EXERCISE DETAILS: Locate the lines of the listing below that hold "piece", then copy each of them.

DATA PROVIDED:

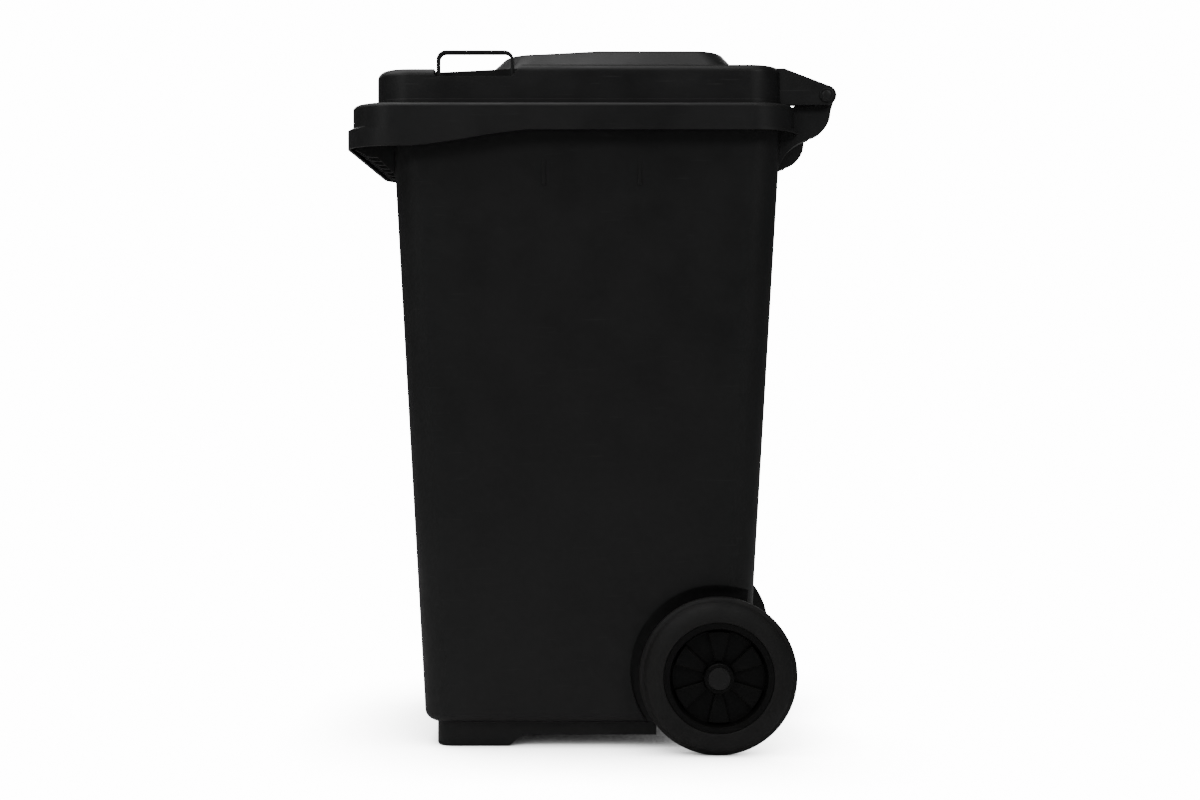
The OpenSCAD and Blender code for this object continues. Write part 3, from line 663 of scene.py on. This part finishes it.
lid_dark, lid_light = (0.0100, 0.0100, 0.0104), (0.0150, 0.0150, 0.0155)
paint(lid, moulded("lid_black", lid_dark, lid_light, (0.36, 0.50), scratched=1.0))
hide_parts("lid")
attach(lid, "lid")


# ---------------------------------------------------------------- hinge pins
# Two nylon pins with domed heads, pushed in from the sides and held by a barb behind the bracket.
def turned(name, outline, centre, steps=96, tilt=0.0):
    """A shape turned about a line along X, from an outline of (distance along X, radius)."""
    bpy.ops.object.select_all(action="DESELECT")
    bpy.ops.mesh.primitive_plane_add(size=0.001)
    piece = bpy.context.object
    piece.name = name
    edit(piece)
    bpy.ops.mesh.select_mode(type="VERT")
    bpy.ops.mesh.merge(type="CENTER")
    y, z = centre
    way = Vector((0, cos(tilt), sin(tilt)))
    here = Vector((outline[0][0], y, z)) + way * outline[0][1]
    move(*here)
    for x, radius in outline[1:]:
        there = Vector((x, y, z)) + way * radius
        bpy.ops.mesh.extrude_vertices_move(TRANSFORM_OT_translate={"value": there - here})
        here = there
    bpy.ops.mesh.select_all(action="SELECT")
    bpy.ops.mesh.spin(steps=steps, angle=2 * pi, center=(0, y, z), axis=(1, 0, 0))
    bpy.ops.mesh.select_all(action="SELECT")
    bpy.ops.mesh.remove_doubles(threshold=0.00001)
    bpy.ops.mesh.normals_make_consistent(inside=False)
    done()
    return piece


pin_in, pin_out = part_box("hinge_pin_right")[0].x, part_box("hinge_pin_right")[1].x
shank_r, barb_r = 0.007, 0.008
pin = turned("hinge_pin_r", [(pin_in, 0), (pin_in, 0.0055), (pin_in + 0.0035, barb_r),
    (pin_in + 0.0046, barb_r), (pin_in + 0.0046, shank_r), (pin_out - 0.0027, shank_r),
    (pin_out - 0.0027, 0.0102), (pin_out - 0.0022, pin_head_r), (pin_out - 0.0009, pin_head_r),
    (pin_out - 0.0002, 0.0104), (pin_out, 0.0098), (pin_out, 0.0084), (pin_out - 0.0010, 0.0078),
    (pin_out - 0.0010, 0.0073), (pin_out - 0.0004, 0.0064), (pin_out, 0.0045), (pin_out, 0)],
    (hinge_y, hinge_z), 64)
shade(pin, 40)
pin_dark, pin_light = (0.016, 0.016, 0.016), (0.022, 0.022, 0.022)
paint(pin, moulded("pin_nylon", pin_dark, pin_light, (0.35, 0.45), grain=0.3))
for piece, side in ((pin, "right"), (twin(pin, "hinge_pin_l"), "left")):
    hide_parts("hinge_pin_" + side)
    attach(piece, "bin")

# ---------------------------------------------------------------- tyres
# Solid rubber tyres with rounded shoulders, keyed into the rims.
tyre_low, tyre_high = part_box("tyre_right")
tyre_r = tyre_high.z - axle_z
tyre_in, tyre_out = tyre_low.x, tyre_high.x
seat_r = 0.08205
side_line = [(tyre_out - 0.002, seat_r), (tyre_out - 0.0006, seat_r + 0.0006)]
fall, fall_from, fall_high = 0.016, seat_r + 0.002, tyre_r - 0.006 - seat_r - 0.002
last_turn = radians(72)
for i in range(13):
    a = radians(6 * i)
    side_line.append((tyre_out - fall * (1 - cos(a)) / (1 - cos(last_turn)),
        fall_from + fall_high * sin(a) / sin(last_turn)))
side_line += [(tyre_out - fall - 0.0003, tyre_r - 0.0045), (tyre_out - fall - 0.0016, tyre_r - 0.0026),
    (tyre_out - fall - 0.0028, tyre_r - 0.0008), (tyre_out - fall - 0.0045, tyre_r)]
far_line = [(tyre_in + tyre_out - x, r) for x, r in reversed(side_line)]
tyre_mid = (tyre_in + tyre_out) / 2
outline = side_line + far_line + [(tyre_mid - 0.006, seat_r), (tyre_mid - 0.006, seat_r - 0.004),
    (tyre_mid + 0.006, seat_r - 0.004), (tyre_mid + 0.006, seat_r), side_line[0]]
tyre = turned("tyre_r", outline, (axle_y, axle_z), 128)
shade(tyre, 30)
tyre_dark, tyre_light = (0.0085, 0.0083, 0.0082), (0.0130, 0.0126, 0.0122)
paint(tyre, moulded("tyre_black", tyre_dark, tyre_light, (0.55, 0.70), grain=1.6, low_dust_and_sheen=1.0))
for piece, side in ((tyre, "right"), (twin(tyre, "tyre_l"), "left")):
    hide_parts("tyre_" + side)
    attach(piece, "wheel_" + side)

# ---------------------------------------------------------------- rims
# Moulded wheel centres: a barrel with a flat lip, a disc with six wedge spokes, and a hub.
lip_r = 0.0725
face_x = tyre_out - 0.001
disc_x = tyre_out - 0.017
spoke_x = disc_x + 0.007
hub_x = tyre_out + 0.003
hub_r = 0.0223
hub_in = 0.2126
bush_r = 0.01255
cap_r = 0.01755
rim = turned("rim_r", [(hub_in, bush_r), (hub_in, 0.0243), (hub_in + 0.0007, 0.025), (disc_x - 0.005, 0.025),
    (disc_x - 0.005, 0.071), (tyre_in + 0.003, 0.076), (tyre_in + 0.003, 0.082), (tyre_mid - 0.00605, 0.082),
    (tyre_mid - 0.00605, 0.078), (tyre_mid + 0.00605, 0.078), (tyre_mid + 0.00605, 0.082),
    (face_x - 0.0005, 0.082), (face_x, 0.0815), (face_x, lip_r + 0.0016), (face_x - 0.0004, lip_r + 0.0006),
    (face_x - 0.0014, lip_r), (disc_x + 0.0012, lip_r - 0.003), (disc_x, lip_r - 0.0042),
    (disc_x, hub_r + 0.001), (disc_x + 0.001, hub_r), (hub_x - 0.001, hub_r), (hub_x, hub_r - 0.001), (hub_x, cap_r),
    (hub_x - 0.004, cap_r), (hub_x - 0.004, bush_r), (hub_in, bush_r)], (axle_y, axle_z), 144, radians(1.25))
edit(rim)
spoke_pitch, spoke_half_angle = 60, 12.6


def round_wheel(part):
    """Where a face's middle lies round the wheel: its angle in degrees and its radius."""
    centre = part.calc_center_median()
    return degrees(atan2(centre.z - axle_z, centre.y - axle_y)), hypot(centre.z - axle_z, centre.y - axle_y)


def in_spoke(face):
    """Whether a face of the disc lies where one of the six spokes stands up."""
    if not (face.normal.x > 0.9 and abs(face.calc_center_median().x - disc_x) < 0.0003):
        return False
    angle, radius = round_wheel(face)
    past_middle = (angle - 90 + spoke_pitch / 2) % spoke_pitch - spoke_pitch / 2
    return hub_r < radius < lip_r and abs(past_middle) < spoke_half_angle


pick("FACE", in_spoke)
bpy.ops.mesh.extrude_region_move(TRANSFORM_OT_translate={"value": (spoke_x - disc_x, 0, 0)})
pick("EDGE", lambda e: all(v.co.x > spoke_x - 0.0001 and v.co.x < spoke_x + 0.0001 for v in e.verts)
    and abs(e.link_faces[0].normal.x - e.link_faces[1].normal.x) > 0.5)
round_off(0.0012, 3)
done()
shade(rim, 30)
wheel_dark, wheel_light = (0.0018, 0.0017, 0.0017), (0.0032, 0.0031, 0.0030)
paint(rim, moulded("wheel_black", wheel_dark, wheel_light, (0.44, 0.56), grain=0.7, low_dust_and_sheen=0.4, gloss=0.25))
for piece, side in ((rim, "right"), (twin(rim, "rim_l"), "left")):
    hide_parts("rim_" + side)
    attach(piece, "wheel_" + side)

# ---------------------------------------------------------------- hub caps
# Small press-in caps with a shallow ring round a flat middle.
cap = turned("hub_cap_r", [(hub_x - 0.00395, 0), (hub_x - 0.00395, 0.015), (hub_x - 0.003, 0.0175),
    (hub_x - 0.0012, 0.0175), (hub_x - 0.0012, 0.0166), (hub_x + 0.0008, 0.0164), (hub_x + 0.0016, 0.0160),
    (hub_x + 0.0020, 0.0152), (hub_x + 0.0020, 0)], (axle_y, axle_z), 72)
shade(cap, 30)
cap_dark, cap_light = (0.0125, 0.0123, 0.0122), (0.0170, 0.0168, 0.0165)
paint(cap, moulded("cap_black", cap_dark, cap_light, (0.48, 0.60), grain=0.8))
for piece, side in ((cap, "right"), (twin(cap, "hub_cap_l"), "left")):
    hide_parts("hub_cap_" + side)
    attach(piece, "wheel_" + side)

# ---------------------------------------------------------------- rubber buffers
# Four soft studs pressed into the rim's top keep the closed lid off it.
buffer_low, buffer_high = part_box("lid_buffers")
stud_x, stud_r, stem_r = 0.150, 0.005, 0.0025
studs = []
for x in (-stud_x, stud_x):
    for y in (buffer_low.y + stud_r, buffer_high.y - stud_r):
        stud = turned("stud", [(0, 0), (0, 0.0042), (-0.0006, stud_r), (-0.0022, stud_r), (-0.0022, stem_r),
            (-0.0082, stem_r), (-0.0082, 0)], (0, 0), 24)
        edit(stud)
        bpy.ops.transform.rotate(value=radians(-90), orient_axis="Y", center_override=(0, 0, 0))
        low = min(v.co.z for v in bmesh.from_edit_mesh(stud.data).verts)
        move(x, y, buffer_low.z - low)
        done()
        studs.append(stud)
only(studs[0])
for stud in studs[1:]:
    stud.select_set(True)
bpy.ops.object.join()
buffers = bpy.context.object
buffers.name = "buffers"
shade(buffers, 40)
buffer_dark, buffer_light = (0.008, 0.008, 0.008), (0.013, 0.013, 0.013)
paint(buffers, moulded("buffer_rubber", buffer_dark, buffer_light, (0.6, 0.75), grain=0.5))
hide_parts("lid_buffers")
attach(buffers, "bin")

# ---------------------------------------------------------------- axle and wheel lock
# A zinc-plated steel rod with nylon washers and hub liners, and a sprung pin that locks each wheel on.
def plated(name, colour, rough):
    """Bright plated steel, drawn lengthwise, with a little mottling."""
    material = bpy.data.materials.new(name)
    material.use_nodes = True
    tree = material.node_tree
    shader = tree.nodes["Principled BSDF"]
    shader.inputs["Metallic"].default_value = 1.0
    place = tree.nodes.new("ShaderNodeTexCoord").outputs["Object"]
    tone = use(tree, mottle, {"Vector": place, "Scale": 40.0, "Low": 0.0, "High": 1.0})
    duller = [0.8 * c for c in colour]
    shades = add(tree, "Mix", {"Factor": tone.outputs["Value"], "A": (*duller, 1), "B": (*colour, 1)},
        data_type="RGBA")
    tree.links.new(shades.outputs["Result"], shader.inputs["Base Color"])
    drawn = add(tree, "Mapping", {"Vector": place, "Scale": (0.05, 1.0, 1.0)})
    sheen = use(tree, mottle,
        {"Vector": drawn.outputs["Vector"], "Scale": 500.0, "Low": rough[0], "High": rough[1]})
    tree.links.new(sheen.outputs["Value"], shader.inputs["Roughness"])
    skin = use(tree, grained, {"Vector": drawn.outputs["Vector"], "Strength": 0.1})
    tree.links.new(skin.outputs["Normal"], shader.inputs["Normal"])
    return material


zinc = plated("axle_zinc", (0.52, 0.53, 0.55), (0.28, 0.42))
spring_steel = plated("lock_bright", (0.60, 0.60, 0.60), (0.20, 0.32))
liner = moulded("liner_nylon", (0.018, 0.018, 0.018), (0.026, 0.026, 0.026), (0.40, 0.52), grain=0.3)
finishes = {"axle": zinc, "axle_washer": liner, "hub_bush": liner, "lock_plug": liner,
    "lock_pin": spring_steel, "lock_spring": spring_steel}
for name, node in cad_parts.items():
    finish = finishes.get(name.removesuffix("_right").removesuffix("_left"))
    if finish:
        paint(node, finish)

# ---------------------------------------------------------------- floor, camera and light
# A plain pale floor, the camera square to the bin's side, and soft lights over and beside it.
# The floor glows to the eye as the backdrop does, with painted shade where the bin is near, and is clear from below.
pale_glow = 15.0
bpy.ops.object.select_all(action="DESELECT")
bpy.ops.mesh.primitive_plane_add(size=200, location=(0, 0, 0))
floor = bpy.context.object
floor.name = "floor"
pale = bpy.data.materials.new("floor_pale")
pale.use_nodes = True
tree = pale.node_tree
tree.nodes.clear()
seen = tree.nodes.new("ShaderNodeLightPath")
# Ambient occlusion darkens the floor's glow close to the bin: painted contact shade.
nearby = add(tree, "AmbientOcclusion", {"Distance": 0.25}, samples=16)
painted_contact_shade = add(tree, "Math", {0: nearby.outputs["AO"], 1: 1.8}, operation="POWER")
glow = add(tree, "Math", {0: painted_contact_shade.outputs["Value"], 1: pale_glow}, operation="MULTIPLY")
bright = add(tree, "Emission", {"Color": (1, 1, 1, 1), "Strength": glow.outputs["Value"]})
matt = add(tree, "BsdfDiffuse", {"Color": (0.8, 0.8, 0.8, 1)})
lit = add(tree, "MixShader",
    {"Fac": seen.outputs["Is Camera Ray"], 1: matt.outputs["BSDF"], 2: bright.outputs["Emission"]})
side_seen = tree.nodes.new("ShaderNodeNewGeometry")
clear = add(tree, "BsdfTransparent", {})
floor_skin = add(tree, "MixShader",
    {"Fac": side_seen.outputs["Backfacing"], 1: lit.outputs["Shader"], 2: clear.outputs["BSDF"]})
add(tree, "OutputMaterial", {"Surface": floor_skin.outputs["Shader"]})
floor.data.materials.append(pale)

bpy.ops.object.camera_add(location=(2.9, 0.038, 0.574), rotation=(radians(90), 0, radians(90)))
camera = bpy.context.object
camera.data.lens = 53.1
camera.data.sensor_width = 36
camera.data.shift_x = -0.0142
camera.data.shift_y = -0.025
bpy.context.scene.camera = camera

world = bpy.data.worlds.new("studio")
bpy.context.scene.world = world
world.use_nodes = True
tree = world.node_tree
tree.nodes.clear()
seen = tree.nodes.new("ShaderNodeLightPath")
around = add(tree, "Background", {"Color": (1, 1, 1, 1), "Strength": 0.06})
backdrop = add(tree, "Background", {"Color": (1, 1, 1, 1), "Strength": pale_glow})
both = add(tree, "MixShader",
    {"Fac": seen.outputs["Is Camera Ray"], 1: around.outputs["Background"], 2: backdrop.outputs["Background"]})
add(tree, "OutputWorld", {"Surface": both.outputs["Shader"]})


def softbox(place, aim, width, height, power):
    """A large soft light aimed at a point."""
    bpy.ops.object.light_add(type="AREA", location=place)
    lamp = bpy.context.object
    lamp.data.shape = "RECTANGLE"
    lamp.data.size, lamp.data.size_y = width, height
    lamp.data.energy = power
    lamp.visible_camera = False
    lamp.rotation_euler = (Vector(aim) - Vector(place)).to_track_quat("-Z", "Y").to_euler()


softbox((0.3, -0.9, 2.5), (0.1, -0.2, 0.6), 1.8, 2.0, 18)
softbox((2.6, -1.6, 2.3), (0.2, 0, 0.6), 0.9, 0.9, 9)
softbox((2.6, 1.6, 2.3), (0.2, 0, 0.6), 0.9, 0.9, 9)
softbox((-2.6, -1.6, 2.3), (-0.2, 0, 0.6), 0.9, 0.9, 9)
softbox((-2.6, 1.6, 2.3), (-0.2, 0, 0.6), 0.9, 0.9, 9)
bpy.ops.object.light_add(type="SUN", location=(0, 0, 4), rotation=(0, radians(15), 0))
bpy.context.object.data.energy = 0.45
bpy.context.object.data.angle = radians(60)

EXERCISE RESPONSE:
    piece = bpy.context.object
    piece.name = name
    edit(piece)
    return piece
for piece, side in ((pin, "right"), (twin(pin, "hinge_pin_l"), "left")):
    attach(piece, "bin")
for piece, side in ((tyre, "right"), (twin(tyre, "tyre_l"), "left")):
    attach(piece, "wheel_" + side)
for piece, side in ((rim, "right"), (twin(rim, "rim_l"), "left")):
    attach(piece, "wheel_" + side)
for piece, side in ((cap, "right"), (twin(cap, "hub_cap_l"), "left")):
    attach(piece, "wheel_" + side)